Croyez à mes sentiments les plus élevés.

E. RENAN.


La Vie de Jésus a vu le jour le mercredi 24 juin 1863. L’article de Sainte-Beuve sur le livre a paru le 7 septembre : il a été recueilli au tome VI des Nouveaux Lundis. C’est à cet article que répond la lettre suivante :


Saint-Pair, près Granville, 10 septembre 1863.

Cher et admirable maître,

Quel profond et délicieux article je viens de lire ! Vous savez, vous comprenez tout, vous voyez tout du premier coup d’œil avec une justesse, une sûreté qui m’émerveillent. La mesure exacte de ce qu’on sait, de ce qu’on ne sait pas, de ce qu’on entrevoit, les plus délicates pesées de la critique sont senties et devinées comme si vous aviez passé voire vie en ces études.
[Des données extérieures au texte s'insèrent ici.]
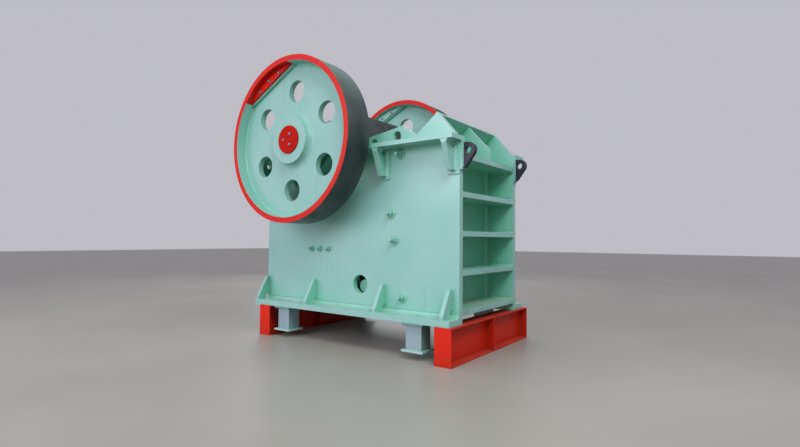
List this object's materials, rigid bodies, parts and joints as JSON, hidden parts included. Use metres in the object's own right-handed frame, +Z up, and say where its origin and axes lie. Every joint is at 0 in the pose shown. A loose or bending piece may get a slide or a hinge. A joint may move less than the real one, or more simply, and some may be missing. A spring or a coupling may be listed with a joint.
{
  "type": "jaw crusher",
  "caption": "Single-toggle jaw crusher in mint green with red-rimmed flywheels, a ribbed front wall and an open feed mouth, standing on two red steel beams",
  "frame": {"origin": "On the floor under the middle of the machine's bounding box, in length and in width; z = 0 is the underside of the two beams.", "axes": "+X points out of the ribbed front wall, the end with the feed opening. +Y points to the right of someone who faces that wall. +Z is up. The shaft lies along Y."},
  "size_m": [4.205, 3.248, 4.228],
  "materials": {
    "frame_paint": "mint green machine enamel, dusty on upward faces",
    "beam_paint": "orange-red primer paint, scuffed at the edges",
    "signal_paint": "signal red enamel",
    "foot_paint": "light blue-grey paint",
    "dark_paint": "dark grey paint, slightly glossy",
    "manganese": "manganese steel casting, unworn, dull brown-grey",
    "bright_steel": "turned steel with a film of oil"
  },
  "bodies": {
    "frame": {"front_beam": "beam_paint", "rear_beam": "beam_paint", "foot_front_left": "foot_paint", "foot_front_right": "foot_paint", "foot_rear_left": "foot_paint", "foot_rear_right": "foot_paint", "side_plate_left": "frame_paint", "side_plate_right": "frame_paint", "base_flange_left": "frame_paint", "base_flange_right": "frame_paint", "bearing_flange_left": "frame_paint", "bearing_flange_right": "frame_paint", "lifting_lug_left": "dark_paint", "lifting_lug_right": "dark_paint", "front_wall": "frame_paint", "front_rib_1": "frame_paint", "front_rib_2": "frame_paint", "front_rib_3": "frame_paint", "front_rib_4": "frame_paint", "front_rib_5": "frame_paint", "feed_lip": "frame_paint", "feed_lip_gusset": "frame_paint", "rear_wall": "frame_paint", "rear_ribs": "frame_paint", "fixed_jaw_plate": "manganese", "cheek_plates_left": "manganese", "cheek_plates_right": "manganese", "toggle_beam": "frame_paint", "toggle_seat": "manganese", "toggle_plate": "dark_paint", "tension_rods": "bright_steel", "disc_springs": "bright_steel", "bearing_housing_left": "frame_paint", "bearing_housing_right": "frame_paint"},
    "rotor": {"eccentric_shaft": "bright_steel", "flywheel_left": "frame_paint", "flywheel_right": "frame_paint", "counterweights_left": "signal_paint", "counterweights_right": "signal_paint", "end_cap_left": "signal_paint", "end_cap_right": "signal_paint"},
    "jaw": {"swing_jaw": "frame_paint", "moving_jaw_plate": "manganese", "jaw_guard": "dark_paint"}
  },
  "joints": [
    {"name": "shaft", "type": "hinge", "parent": "frame", "child": "rotor", "pos_m": [-0.5685, 0, 3.008], "axis": [0, 1, 0], "continuous": true},
    {"name": "jaw_pivot", "type": "hinge", "parent": "rotor", "child": "jaw", "pos_m": [-0.55853, 0, 2.9884], "axis": [0, 1, 0], "continuous": true}
  ],
  "couplings": [
    {"joint": "jaw_pivot", "follows": "shaft", "ratio": -1}
  ]
}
En énumérant mes origines, vous n’omettez qu’un terme, c’est ce que je vous dois. Je sens fort bien que je ne fais qu’appliquer votre procédé à de plus vieilles histoires. L’analyse de la marche des grandes âmes, les nuances, les aperçus multiples comme la réalité elle-même, qui nous les a appris, si ce n’est vous ?
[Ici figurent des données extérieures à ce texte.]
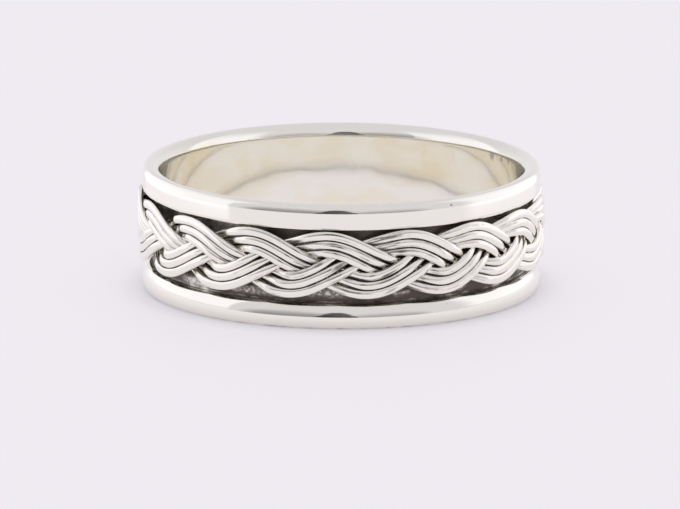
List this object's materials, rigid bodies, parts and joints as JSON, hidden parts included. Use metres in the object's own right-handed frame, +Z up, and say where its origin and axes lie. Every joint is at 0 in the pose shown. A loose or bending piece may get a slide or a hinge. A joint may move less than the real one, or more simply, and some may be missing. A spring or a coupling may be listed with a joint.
{
  "type": "braided band ring",
  "caption": "Silver band ring with two round-edged rails and a flat braid of three-wire strands in the channel between them.",
  "frame": {"origin": "on the axis of the finger hole, on the surface that the ring's lower rail rests on", "axes": "+Z up along the axis of the finger hole, -Y towards the front of the picture's view, +X to its right"},
  "size_m": [0.0214, 0.0214, 0.0066],
  "materials": {
    "band_silver": "polished silver, darkened in the channel",
    "braid_silver": "polished silver wire with dark recesses"
  },
  "bodies": {
    "root": {"band": "band_silver", "strand_1": "braid_silver", "strand_2": "braid_silver", "strand_3": "braid_silver"}
  },
  "joints": []
}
J’aurais été naïf si je ne m’étais attendu à de vives contradictions. Cependant, je l’avoue, ces colères passent mon espérance. Que je vous remercie de leur avoir dit qu’un jour peut-être ils seront heureux d’en appeler à ce qu’ils maudissent et que leurs vrais adversaires sont ailleurs !
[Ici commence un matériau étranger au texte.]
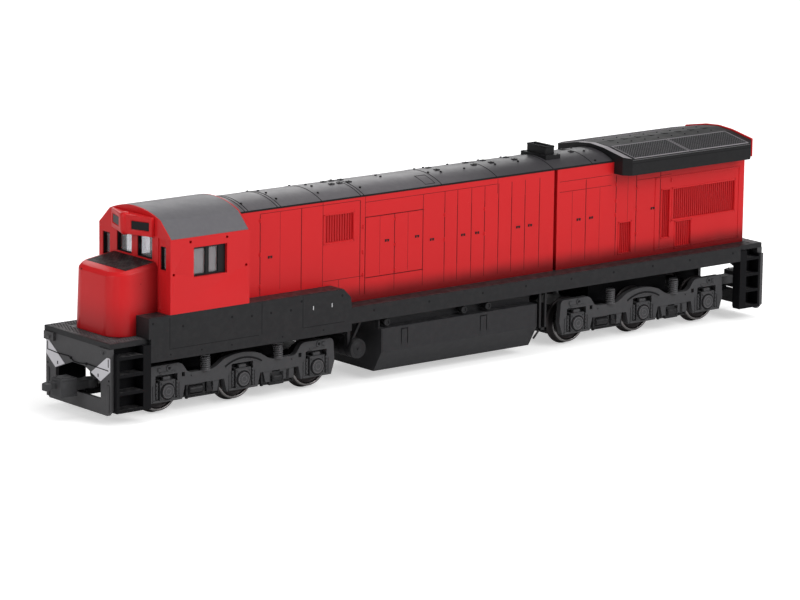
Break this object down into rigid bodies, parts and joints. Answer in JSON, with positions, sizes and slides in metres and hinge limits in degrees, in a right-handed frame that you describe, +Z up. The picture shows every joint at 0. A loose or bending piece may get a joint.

Comme vous me le conseillez, je ne répondrai rien. Que pourrais-je dire qui vaille ce que vous avez dit ? Toutes ces injures me troublent d’ailleurs fort peu. On y sent si bien le parti pris, et puis tout cela est impuissant. Si j’étais polémiste, il faudrait procéder autrement. Mais je vous remercie vivement

  1. Dans son article sur Lacordaire (Nouveaux Lundis, t. IV, p. 405), Sainte-Beuve, en note, sans nommer Renan, cite presque toute cette lettre, en ajoutant : « Voilà le dernier mot de la critique impartiale. »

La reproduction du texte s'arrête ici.